> [Aim of the exercise] Output the material below in its entirety, exactly as given.

> [Data block]
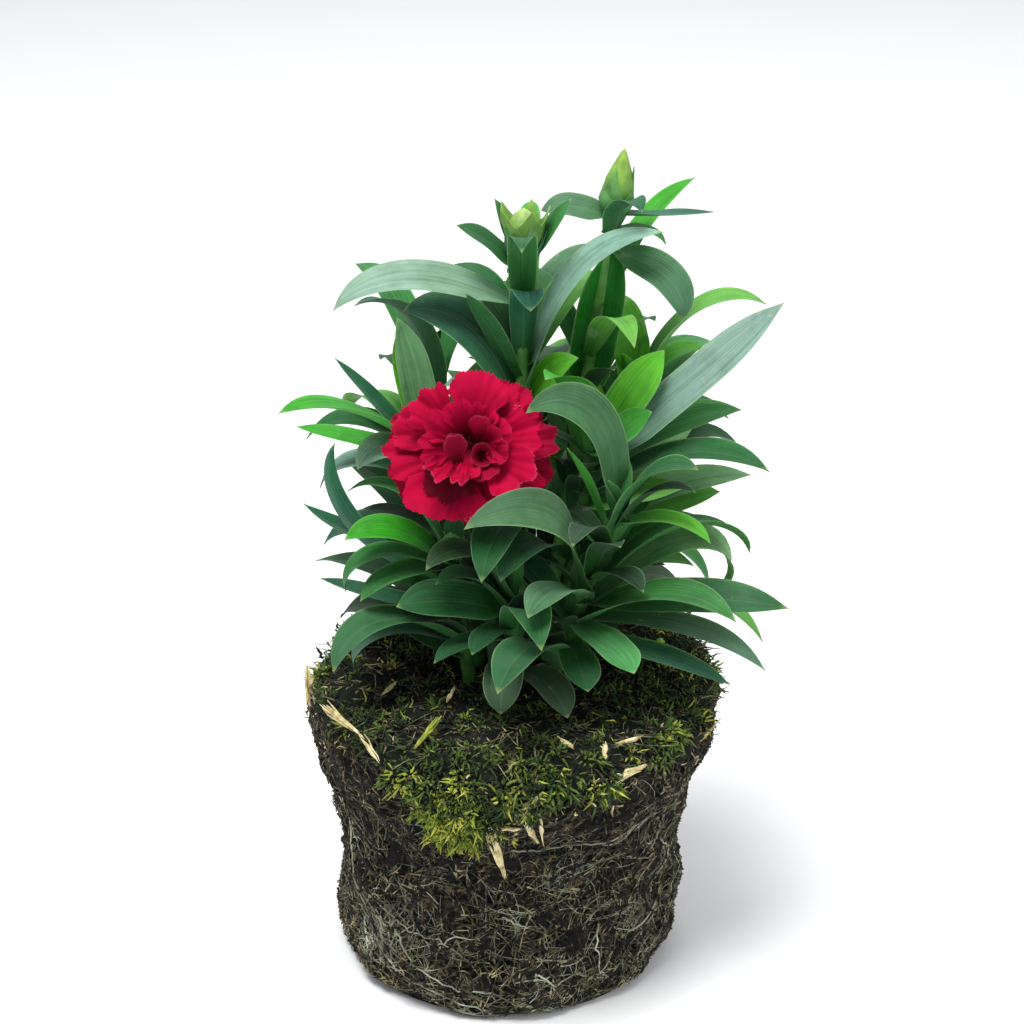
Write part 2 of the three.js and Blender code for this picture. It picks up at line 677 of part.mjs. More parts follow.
for (const name of Object.keys(SHOOTS)) {
  const line = [];
  for (let height = 0; height <= SHOOTS[name].top[2]; height += 2) line.push(stemPoint(name, height));
  remember(name, line, STEM_ROOM);
}
const budPoints = { bud_stem_left: OPEN_BUD, bud_stem_right: CLOSED_BUD };
for (const [name, { length, radius }] of Object.entries(budPoints)) {
  const along = headingAt(stemCurves[name], 1);
  const shares = [0.1, 0.3, 0.5, 0.7, 0.9];
  const line = shares.map((share) => stemCurves[name].v2.clone().addScaledVector(along, length * share));
  remember(name, line, radius + BUD_ROOM);
}
remember('flower_stem', flowerCurve.getPoints(40), STEM_ROOM);
const calyxLine = [0, 4, 8, 12, 16].map((along) => calyxBase.clone().addScaledVector(bloomAxis, along));
remember('flower_stem', calyxLine, CALYX_ROOM);

const poses = {};
for (const [name, { leaves }] of Object.entries(SHOOTS)) {
  poses[name] = leaves.map((leaf) => settle(name, leaf, nudges(NUDGES)));
}
Object.keys(SHOOTS).forEach((name, index) => {
  poses[name].push(...fillLeaves(name, index).map((leaf) => settle(name, leaf, nudges(WIDE_NUDGES))));
});

plant.add(asMesh('root_ball', rootBall(), 0x2b2118, 0.95));
plant.add(asMesh('flower_stem', flowerStem(), 0x6f9a62, 0.55));
plant.add(asMesh('bloom', bloomSolid(), 0xb8122f, 0.6));
for (const name of Object.keys(SHOOTS)) {
  const blades = poses[name].filter(Boolean).map((leaf) => bladeSolid(name, leaf));
  const parts = [stemSolid(name), ...blades];
  if (name === 'bud_stem_left') parts.push(openBud(name));
  if (name === 'bud_stem_right') parts.push(closedBud(name));
  plant.add(asMesh(name, joined(parts), 0x4f7f4c, 0.5));
}

export default plant;
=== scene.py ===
import math

import bmesh
import bpy
import numpy as np
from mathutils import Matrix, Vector, noise


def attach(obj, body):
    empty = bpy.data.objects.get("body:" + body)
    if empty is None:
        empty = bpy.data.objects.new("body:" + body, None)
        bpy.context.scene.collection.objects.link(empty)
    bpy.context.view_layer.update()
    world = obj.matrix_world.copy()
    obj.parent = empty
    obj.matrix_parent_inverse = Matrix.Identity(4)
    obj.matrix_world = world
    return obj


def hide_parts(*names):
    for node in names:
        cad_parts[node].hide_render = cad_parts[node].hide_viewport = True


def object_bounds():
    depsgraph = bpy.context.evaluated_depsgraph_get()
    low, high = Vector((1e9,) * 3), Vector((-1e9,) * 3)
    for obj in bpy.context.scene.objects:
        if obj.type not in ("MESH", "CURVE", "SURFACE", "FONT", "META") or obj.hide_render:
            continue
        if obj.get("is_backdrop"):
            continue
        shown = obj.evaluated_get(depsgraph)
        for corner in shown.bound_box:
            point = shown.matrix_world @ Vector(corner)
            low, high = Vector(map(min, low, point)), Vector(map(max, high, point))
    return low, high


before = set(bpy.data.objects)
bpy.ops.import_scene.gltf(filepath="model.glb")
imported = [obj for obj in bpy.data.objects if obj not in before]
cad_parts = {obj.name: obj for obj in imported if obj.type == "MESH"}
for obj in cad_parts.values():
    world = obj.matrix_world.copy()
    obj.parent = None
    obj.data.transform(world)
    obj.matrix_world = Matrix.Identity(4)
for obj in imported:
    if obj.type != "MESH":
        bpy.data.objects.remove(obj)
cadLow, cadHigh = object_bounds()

mm = 0.001  # everything is modelled in millimetres and scaled once


# small helpers

def seeded(state):
    while True:
        state = (state * 16807) % 2147483647
        yield state / 2147483647


def jitter(draw):
    return Vector((next(draw) - 0.5, next(draw) - 0.5, next(draw) - 0.5))


def linear(hexColour):
    channels = [int(hexColour[i:i + 2], 16) / 255 for i in (0, 2, 4)]
    return [c / 12.92 if c <= 0.04045 else ((c + 0.055) / 1.055) ** 2.4 for c in channels] + [1.0]


def wire(tree, node, links):
    # a link comes from a socket, or from a node's first live output
    for key, source in links.items():
        if isinstance(source, bpy.types.Node):
            source = next(output for output in source.outputs if output.enabled)
        tree.links.new(source, node.inputs[key])


def addNode(tree, kind, settings=None, links=None):
    # colours among the settings and stops are hex
    node = tree.nodes.new("ShaderNode" + kind)
    for key, value in (settings or {}).items():
        if key == "stops":
            ramp = node.color_ramp
            while len(ramp.elements) < len(value):
                ramp.elements.new(0.5)
            for element, (position, colour) in zip(ramp.elements, value):
                element.position = position
                element.color = linear(colour)
        elif isinstance(key, str) and hasattr(node, key):
            setattr(node, key, value)
        else:
            node.inputs[key].default_value = linear(value) if isinstance(value, str) else value
    wire(tree, node, links or {})
    return node


def newMaterial(name, settings):
    material = bpy.data.materials.new(name)
    material.use_nodes = True
    tree = material.node_tree
    tree.nodes.clear()
    shader = addNode(tree, "BsdfPrincipled", settings)
    addNode(tree, "OutputMaterial", links={"Surface": shader})
    return material, tree, shader, addNode(tree, "TexCoord").outputs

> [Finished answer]
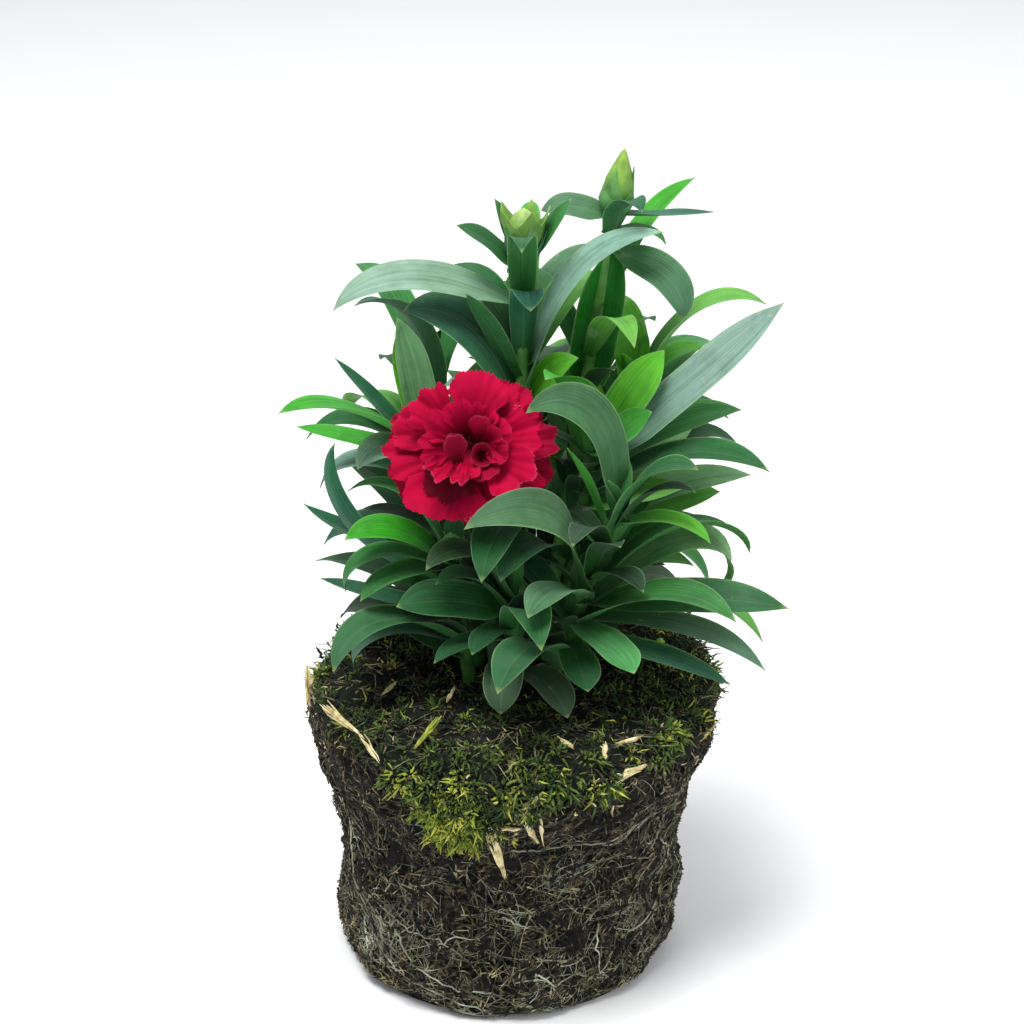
Write part 2 of the three.js and Blender code for this picture. It picks up at line 677 of part.mjs. More parts follow.
for (const name of Object.keys(SHOOTS)) {
  const line = [];
  for (let height = 0; height <= SHOOTS[name].top[2]; height += 2) line.push(stemPoint(name, height));
  remember(name, line, STEM_ROOM);
}
const budPoints = { bud_stem_left: OPEN_BUD, bud_stem_right: CLOSED_BUD };
for (const [name, { length, radius }] of Object.entries(budPoints)) {
  const along = headingAt(stemCurves[name], 1);
  const shares = [0.1, 0.3, 0.5, 0.7, 0.9];
  const line = shares.map((share) => stemCurves[name].v2.clone().addScaledVector(along, length * share));
  remember(name, line, radius + BUD_ROOM);
}
remember('flower_stem', flowerCurve.getPoints(40), STEM_ROOM);
const calyxLine = [0, 4, 8, 12, 16].map((along) => calyxBase.clone().addScaledVector(bloomAxis, along));
remember('flower_stem', calyxLine, CALYX_ROOM);

const poses = {};
for (const [name, { leaves }] of Object.entries(SHOOTS)) {
  poses[name] = leaves.map((leaf) => settle(name, leaf, nudges(NUDGES)));
}
Object.keys(SHOOTS).forEach((name, index) => {
  poses[name].push(...fillLeaves(name, index).map((leaf) => settle(name, leaf, nudges(WIDE_NUDGES))));
});

plant.add(asMesh('root_ball', rootBall(), 0x2b2118, 0.95));
plant.add(asMesh('flower_stem', flowerStem(), 0x6f9a62, 0.55));
plant.add(asMesh('bloom', bloomSolid(), 0xb8122f, 0.6));
for (const name of Object.keys(SHOOTS)) {
  const blades = poses[name].filter(Boolean).map((leaf) => bladeSolid(name, leaf));
  const parts = [stemSolid(name), ...blades];
  if (name === 'bud_stem_left') parts.push(openBud(name));
  if (name === 'bud_stem_right') parts.push(closedBud(name));
  plant.add(asMesh(name, joined(parts), 0x4f7f4c, 0.5));
}

export default plant;
=== scene.py ===
import math

import bmesh
import bpy
import numpy as np
from mathutils import Matrix, Vector, noise


def attach(obj, body):
    empty = bpy.data.objects.get("body:" + body)
    if empty is None:
        empty = bpy.data.objects.new("body:" + body, None)
        bpy.context.scene.collection.objects.link(empty)
    bpy.context.view_layer.update()
    world = obj.matrix_world.copy()
    obj.parent = empty
    obj.matrix_parent_inverse = Matrix.Identity(4)
    obj.matrix_world = world
    return obj


def hide_parts(*names):
    for node in names:
        cad_parts[node].hide_render = cad_parts[node].hide_viewport = True


def object_bounds():
    depsgraph = bpy.context.evaluated_depsgraph_get()
    low, high = Vector((1e9,) * 3), Vector((-1e9,) * 3)
    for obj in bpy.context.scene.objects:
        if obj.type not in ("MESH", "CURVE", "SURFACE", "FONT", "META") or obj.hide_render:
            continue
        if obj.get("is_backdrop"):
            continue
        shown = obj.evaluated_get(depsgraph)
        for corner in shown.bound_box:
            point = shown.matrix_world @ Vector(corner)
            low, high = Vector(map(min, low, point)), Vector(map(max, high, point))
    return low, high


before = set(bpy.data.objects)
bpy.ops.import_scene.gltf(filepath="model.glb")
imported = [obj for obj in bpy.data.objects if obj not in before]
cad_parts = {obj.name: obj for obj in imported if obj.type == "MESH"}
for obj in cad_parts.values():
    world = obj.matrix_world.copy()
    obj.parent = None
    obj.data.transform(world)
    obj.matrix_world = Matrix.Identity(4)
for obj in imported:
    if obj.type != "MESH":
        bpy.data.objects.remove(obj)
cadLow, cadHigh = object_bounds()

mm = 0.001  # everything is modelled in millimetres and scaled once


# small helpers

def seeded(state):
    while True:
        state = (state * 16807) % 2147483647
        yield state / 2147483647


def jitter(draw):
    return Vector((next(draw) - 0.5, next(draw) - 0.5, next(draw) - 0.5))


def linear(hexColour):
    channels = [int(hexColour[i:i + 2], 16) / 255 for i in (0, 2, 4)]
    return [c / 12.92 if c <= 0.04045 else ((c + 0.055) / 1.055) ** 2.4 for c in channels] + [1.0]


def wire(tree, node, links):
    # a link comes from a socket, or from a node's first live output
    for key, source in links.items():
        if isinstance(source, bpy.types.Node):
            source = next(output for output in source.outputs if output.enabled)
        tree.links.new(source, node.inputs[key])


def addNode(tree, kind, settings=None, links=None):
    # colours among the settings and stops are hex
    node = tree.nodes.new("ShaderNode" + kind)
    for key, value in (settings or {}).items():
        if key == "stops":
            ramp = node.color_ramp
            while len(ramp.elements) < len(value):
                ramp.elements.new(0.5)
            for element, (position, colour) in zip(ramp.elements, value):
                element.position = position
                element.color = linear(colour)
        elif isinstance(key, str) and hasattr(node, key):
            setattr(node, key, value)
        else:
            node.inputs[key].default_value = linear(value) if isinstance(value, str) else value
    wire(tree, node, links or {})
    return node


def newMaterial(name, settings):
    material = bpy.data.materials.new(name)
    material.use_nodes = True
    tree = material.node_tree
    tree.nodes.clear()
    shader = addNode(tree, "BsdfPrincipled", settings)
    addNode(tree, "OutputMaterial", links={"Surface": shader})
    return material, tree, shader, addNode(tree, "TexCoord").outputs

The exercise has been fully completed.